Voor wie België ziet als de optelsom van twee democratieën – en dat zijn er nogal wat blijkt uit de verkiezingsuitslag – is er natuurlijk een groot probleem. Vanuit dat meer confederalistische perspectief is de regering-Di Rupo I ronduit ondemocratisch. In de Vlaamse democratie komt een minderheid van electorale verliezers aan de macht. Een minderheid die steunt op een overweldigende meerderheid in een andere democratie. Die situatie heeft iets weg van een hegemonie. Een hegemonie van Franstalig België over Vlaanderen, welteverstaan. Dat is des te meer het geval omdat het omgekeerde, een regering zonder meerderheid in Franstalig België, volstrekt ondenkbaar is. Met wat slechte wil zou je Vlaanderen kunnen vergelijken met Hongarije of Tsjecho-Slowakije onmiddellijk na de Tweede Wereldoorlog. Daar kwamen na democratische verkiezingen communistische regeringen aan de macht. Die regeringen hadden geen meerderheid in eigen land, maar putten hun macht uit de steun van een externe mogendheid, de Sovjet-Unie. Voor wie België ziet als één enkele democratie, komt die vergelijking absurd en provocerend over. Voor wie twee democratieën ontwaart, klinkt ze, alle verhoudingen in acht genomen, vrij logisch. Dat illustreert mooi hoezeer de regering-Di Ru- po I de politieke tegenstellingen over België zal aanscherpen en het communautaire conflict in Vlaanderen zal aanwakkeren.

PREMIER

Overigens is dat niet louter een tegenstelling tussen de oppositie en de meerderheid. Ook de Vlaamse regeringspartijen lijken daarover niet met zichzelf in het reine. Dat blijkt uit de heisa rond de vraag of Elio Di Rupo moet worden meegeteld als Franstalig minister, dan wel communautair aseksueel is. Bekijk je de politieke situatie door een federale bril, dan moet je de Franstaligen gelijk geven. De Belgische premier vertegenwoordigt de hele federatie. Eender uit welke deelstaat hij komt. Ook dat er minder Vlaamse dan Franstalige ministers zijn mag geen punt zijn. Want zijn het niet allemaal federale ministers, die het belang van de hele federatie voor ogen hebben ? De Vlaamse regeringspartijen hebben het echter moeilijk met die redenering. Als puntje bij paaltje komt dragen ze kennelijk toch een confederale bril. Ze beschouwen de federale ministers, inclusief de premier, als vertegenwoordigers van de eigen deelstaat. Maar het is het één of het ander. Je bent federalist, en dan aanvaard je dat er meer Franstalige dan Vlaamse ministers zijn. Of je bent confederalist en dan vorm je geen – vanuit dat oogpunt – ondemocratische regering. Want wie als confederalist akkoord gaat met deze regering, is geen echte democraat.
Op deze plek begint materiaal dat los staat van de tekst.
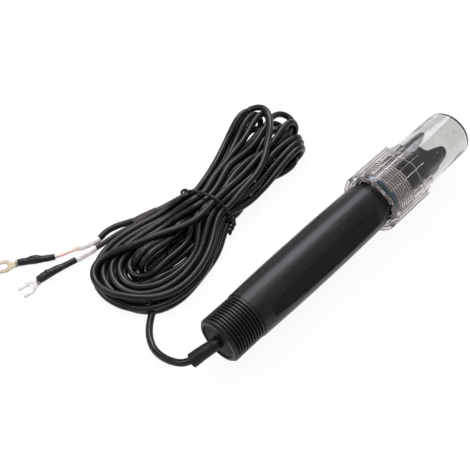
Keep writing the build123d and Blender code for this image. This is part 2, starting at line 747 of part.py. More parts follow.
for name, solid in nodes.items():
    export_step(solid, "parts/" + name + ".step")
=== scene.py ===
import bpy
import math
import numpy as np
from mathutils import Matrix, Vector


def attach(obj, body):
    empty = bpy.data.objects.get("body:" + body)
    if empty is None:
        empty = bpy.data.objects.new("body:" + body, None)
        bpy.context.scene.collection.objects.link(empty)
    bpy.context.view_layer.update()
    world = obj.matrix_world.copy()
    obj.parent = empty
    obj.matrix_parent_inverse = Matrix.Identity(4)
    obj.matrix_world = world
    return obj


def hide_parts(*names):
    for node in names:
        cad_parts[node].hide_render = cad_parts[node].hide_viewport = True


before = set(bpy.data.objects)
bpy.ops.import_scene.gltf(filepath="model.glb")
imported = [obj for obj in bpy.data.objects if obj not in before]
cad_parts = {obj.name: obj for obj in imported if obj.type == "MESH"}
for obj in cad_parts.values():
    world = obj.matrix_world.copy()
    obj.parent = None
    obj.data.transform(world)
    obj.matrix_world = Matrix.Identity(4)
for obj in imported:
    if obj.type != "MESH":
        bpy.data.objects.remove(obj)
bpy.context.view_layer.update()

# An in-line pH electrode with its storage bottle on and its cable tied in a hank. Places
# along the probe are stations in millimetres from its rear face, as in the part's source.
# Blender's lengths are metres, and its origin is on the floor below the probe's middle.

MM = 0.001
MIDDLE_STATION = 100.0
AXIS_Z = 18.6
TINY = 1e-6


def spot(station, y, z):
    """A station, y and z in millimetres as a place in the scene."""
    return ((station - MIDDLE_STATION) * MM, y * MM, z * MM)


def station_of(x):
    """The station in millimetres of an x in the scene."""
    return x / MM + MIDDLE_STATION


# Camera at the photograph's angle.

CAMERA_PLACE = (-0.2281, -0.1352, 0.3551)
CAMERA_TARGET = (-0.0360, 0.0496, 0.0)
CAMERA_LENS = 58.7
CAMERA_SENSOR = 36.0
CAMERA_NEAR = 0.01


def add_camera():
    data = bpy.data.cameras.new("camera")
    data.lens = CAMERA_LENS
    data.sensor_width = CAMERA_SENSOR
    data.clip_start = CAMERA_NEAR
    camera = bpy.data.objects.new("camera", data)
    bpy.context.scene.collection.objects.link(camera)
    camera.location = CAMERA_PLACE
    look = Vector(CAMERA_TARGET) - Vector(CAMERA_PLACE)
    camera.rotation_euler = look.to_track_quat("-Z", "Y").to_euler()
    bpy.context.scene.camera = camera


add_camera()

# The cable: out of the sleeve, down to the floor and into the hank, round its turns and out
# to the split.

CABLE_D = 4.0
TIE_STATION = 63.5

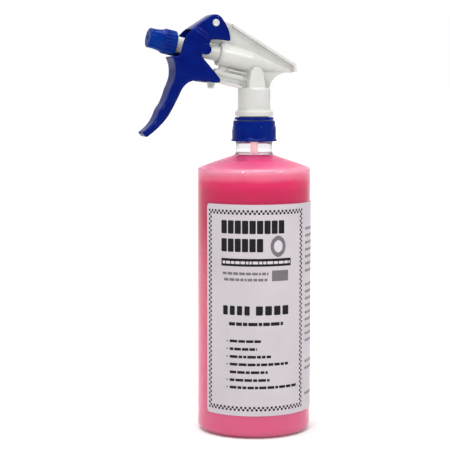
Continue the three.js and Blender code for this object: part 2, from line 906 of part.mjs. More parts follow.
addNode(pump, "plunger", plunger(), whitePlastic);
addNode(pump, "piston_cup", pistonCup(), naturalPlastic);
addNode(pump, "return_spring", returnSpring(), steel);
addNode(
  pump,
  "discharge_ball",
  new THREE.SphereGeometry(dischargeBallRadius, 12, 8).translate(dischargeBallCentre, 0, 0),
  steel,
);
addNode(pump, "discharge_spring", dischargeSpring(), steel);
addNode(pump, "spinner", spinner(), naturalPlastic);
addNode(pump, "nozzle_seal", nozzleSeal(), sealRubber);
addNode(pump, "nozzle", nozzle(), bluePlastic);

// ---------------------------------------------------------------- trigger

// Places on the trigger are [x, z] from the pivot.
const fingerSide = new THREE.SplineCurve(
  [
    [-33.2, -23.6],
    [-31.1, -28],
    [-30.3, -34],
    [-31.2, -40],
    [-34.2, -46.4],
    [-35.8, -51],
    [-38.4, -56.5],
    [-41.8, -61.2],
    [-43.4, -65.2],
    [-46.6, -70.2],
    [-50.6, -74.2],
    [-54.6, -76.9],
  ].map(([x, z]) => new THREE.Vector2(x, z)),
);
const leverBack = new THREE.SplineCurve(
  [
    [-51.3, -80.9],
    [-47.2, -78.1],
    [-42.2, -73.7],
    [-37, -68.1],
    [-33.3, -62.4],
    [-30.3, -56.8],
    [-27.5, -51.2],
    [-25.2, -46.4],
    [-21.2, -42.4],
    [-16.4, -40.6],
  ].map(([x, z]) => new THREE.Vector2(x, z)),
);

// A plane curve's points moved square to it, to its left when offset is positive.
function offsetPoints(curve, count, offset) {
  return Array.from({ length: count + 1 }, (_, i) => {
    const t = i / count;
    const point = curve.getPoint(t);
    const along = curve.getTangent(t);
    return [point.x - along.y * offset, point.y + along.x * offset];
  });
}

// Narrows the lever towards its tip.
function tapered(geometry) {
  const position = geometry.getAttribute("position");
  for (let i = 0; i < position.count; i++) {
    const down = THREE.MathUtils.clamp((-position.getZ(i) - 40) / 40, 0, 1);
    position.setY(i, position.getY(i) * THREE.MathUtils.lerp(1, leverTipScale, down));
  }
  return geometry;
}

function trigger() {
  const archCrown = 6.3;
  const jog = [
    [-16.4, -3],
    [-3.8, -12],
  ];
  const outline = [
    ...arc(0, 0, archCrown, 35, 122, 8),
    [-16.4, -3],
    [-20.4, -6.2],
    [-23.6, -9.6],
    [-25, -13],
    [-26, -17],
    [-28, -23.6],
    ...offsetPoints(fingerSide, 30, 0),
    ...offsetPoints(leverBack, 22, 0),
    [-6, -41.8],
    [2.6, -42.8],
    [3.4, -39.8],
    [-11.4, -22.9],
    [-8, -20.4],
    [-5.4, -16.4],
    [-3.8, -12],
    [3.5, -12.2],
    [11.7, -13.4],
    [11.4, -9.3],
    [10.4, -5.2],
    [8.4, -1.2],
  ];
  const innerHalfWidth = triggerHalfWidth - triggerWall;
  const besideEars = [
    jog[0],
    jog[1],
    [jog[1][0], -13.9],
    [30, -13.9],
    [30, 20],
    [-30, 20],
    [-30, 7],
  ];
  const lowerRoom = [
    [-45, -4.6],
    [-17.2, -4.6],
    [-4.7, -13.6],
    [-3.8, -14],
    [30, -14],
    [30, -60],
    [-20, -60],
    [-42, -90],
    ...offsetPoints(fingerSide, 30, triggerWall + 0.2).slice(2, 29).toReversed(),
    [-28, -25.1],
    [-28, -23.6],
    [-45, -23.6],
  ];
  const upperRoom = [
    [-15.6, -5],
    [-15.6, -4],
    ...arc(0, 0, archCrown - triggerWall - 0.2, 122, 60, 5),
    [26, 30],
    [30, 30],
    [30, -20],
    [-16.5, -20],
    [-16.5, -5],
  ];
  const envelope = solid(tapered(plate(outline, triggerHalfWidth)));
  const outsideEars = solid(plate(besideEars, triggerHalfWidth + 2)).subtract(
    solid(plate(besideEars, earHalfWidth)),
  );
  let made = envelope.subtract(outsideEars);
  made = cut(
    made,
    tapered(plate(lowerRoom, innerHalfWidth)),
    plate(upperRoom, earHalfWidth - triggerWall),
    crossRod(pivotPinRadius + pinClearance, 12, 0, 0),
  );
  // Bosses over the plunger's trunnions, each with a blind slot that lets the trunnion ride.
  const reach = new THREE.Vector2(trunnion.x - pivot.x, trunnion.z - pivot.z);
  const slotMiddle = reach.clone().setLength(pivotRise + 0.36);
  const slotRadius = trunnionRadius + 0.25;
  for (const side of [-1, 1]) {
    const boss = new THREE.CylinderGeometry(bossRadius, bossRadius, bossHeight + 1, smallFacets)
      .translate(slotMiddle.x, side * (triggerHalfWidth + bossHeight / 2 - 0.5), slotMiddle.y);
    made = made.add(solid(boss));
  }
  const slotEnds = [-0.45, 0.45].map((shift) => {
    const end = reach.clone().setLength(slotMiddle.length() + shift);
    return crossRod(slotRadius, triggerHalfWidth + 0.15, end.x, end.y);
  });
  made = cut(made, ...slotEnds);
  return geometryOf(made);
}

addNode(part, "trigger", trigger(), bluePlastic).position.copy(pivot);

export default part;
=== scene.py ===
import json
import math
import random

import bpy
from mathutils import Matrix, Vector


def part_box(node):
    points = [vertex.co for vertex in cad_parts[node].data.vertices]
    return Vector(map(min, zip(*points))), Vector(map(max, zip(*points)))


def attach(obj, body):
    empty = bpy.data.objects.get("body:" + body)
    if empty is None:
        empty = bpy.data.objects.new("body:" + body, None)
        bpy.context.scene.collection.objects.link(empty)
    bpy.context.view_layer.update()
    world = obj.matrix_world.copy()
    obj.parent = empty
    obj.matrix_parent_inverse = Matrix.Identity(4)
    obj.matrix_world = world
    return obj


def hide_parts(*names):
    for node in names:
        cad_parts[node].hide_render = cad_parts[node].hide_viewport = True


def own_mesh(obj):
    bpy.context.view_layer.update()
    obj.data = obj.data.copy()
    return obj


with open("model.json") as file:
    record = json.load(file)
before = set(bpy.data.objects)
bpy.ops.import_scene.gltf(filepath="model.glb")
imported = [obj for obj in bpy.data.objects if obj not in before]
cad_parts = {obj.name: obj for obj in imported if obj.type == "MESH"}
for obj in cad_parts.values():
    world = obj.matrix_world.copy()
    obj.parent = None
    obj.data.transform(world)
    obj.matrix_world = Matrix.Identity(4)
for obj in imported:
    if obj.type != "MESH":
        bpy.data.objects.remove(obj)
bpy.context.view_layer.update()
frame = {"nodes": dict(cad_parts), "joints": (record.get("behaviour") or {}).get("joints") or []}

# ------------------------------------------------------------------ bottle
# The bottle is clear blow-moulded plastic with a wall of about a millimetre. Its round body
# ends in a low cone and a plain neck, and the screw thread above is hidden by the collar.
# Lengths in this file are millimetres, and a piece's mesh is made in metres.
scene = bpy.context.scene
MM = 0.001
bottle_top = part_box("bottle")[1]
bottle_radius = bottle_top.x / MM
lip_height = bottle_top.z / MM
wall = 1.0
cone_slope = math.radians(19.4)
shoulder_height = 190.8
neck_radius = 13.3
neck_foot = shoulder_height + (bottle_radius - neck_radius) * math.tan(cone_slope)
finish_foot = neck_foot + 8.2
finish_radius = 12.5
neck_bore = 10.9
thread_lead = 4.23
heel_radius = 5.5
floor_thick = 2.2
recess_depth = 1.2
bottle_facets = 144


def arc(radius, height, size, start, end, steps):
    """Profile points on an arc, from one angle to another in degrees."""
    turns = [math.radians(start + (end - start) * i / steps) for i in range(steps + 1)]
    return [(radius + size * math.cos(t), height + size * math.sin(t)) for t in turns]


def turned(profile, facets):
    """A closed profile of (radius, height) turned about the upright axis."""
    verts, rows = [], []
    for radius, height in profile:
        if radius < 1e-6:
            rows.append([len(verts)] * facets)
            verts.append((0.0, 0.0, height))
            continue
        rows.append(list(range(len(verts), len(verts) + facets)))
        for i in range(facets):
            turn = 2 * math.pi * i / facets
            verts.append((radius * math.cos(turn), radius * math.sin(turn), height))
    open_ended = profile[0][0] < 1e-6 and profile[-1][0] < 1e-6
    faces = []
    for k in range(len(rows) - 1 if open_ended else len(rows)):
        low, high = rows[k], rows[(k + 1) % len(rows)]
        for i in range(facets):
            j = (i + 1) % facets
            corners = [low[i], low[j], high[j], high[i]]
            face = [c for n, c in enumerate(corners) if c != corners[n - 1]]
            if len(face) > 2:
                faces.append(face)
    return verts, faces


def ridge(root, crest, start, lead, begin, turns, per_turn=48):
    """A screw thread's ridge; root and crest are (radius, half width)."""
    steps = round(turns * per_turn)
    verts, faces = [], []
    for i in range(steps + 1):
        turn = begin + i / per_turn
        angle, height = turn * 2 * math.pi, start + lead * turn
        grown = min(1, (min(i, steps - i) + 0.4) / 5)
        top = root[0] + (crest[0] - root[0]) * grown
        section = [(root[0], -root[1]), (top, -crest[1]), (top, crest[1]), (root[0], root[1])]
        for radius, offset in section:
            verts.append((radius * math.cos(angle), radius * math.sin(angle), height + offset))
    for i in range(steps):
        for side in range(4):
            near, ahead = 4 * i, 4 * i + 4
            after = (side + 1) % 4
            faces.append([near + side, ahead + side, ahead + after, near + after])
    faces.append([0, 1, 2, 3])
    faces.append([4 * steps + 3, 4 * steps + 2, 4 * steps + 1, 4 * steps])
    if crest[0] < root[0]:
        faces = [face[::-1] for face in faces]
    return verts, faces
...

Bart Maddens (1963) is germanist en politieke wetenschapper. Als student was hij actief in het KVHV van Leuven en in de Volksunie-Jongeren. In de jaren 1990 was hij lid en bestuurder van het IJzerbedevaartcomité. Vandaag publiceert hij regelmatig opiniestukken over de Vlaamse Beweging en de staatshervorming. Hij is auteur van onder meer 'Omfloerst separatisme. Van de vijf resoluties tot de Maddens-strategie'.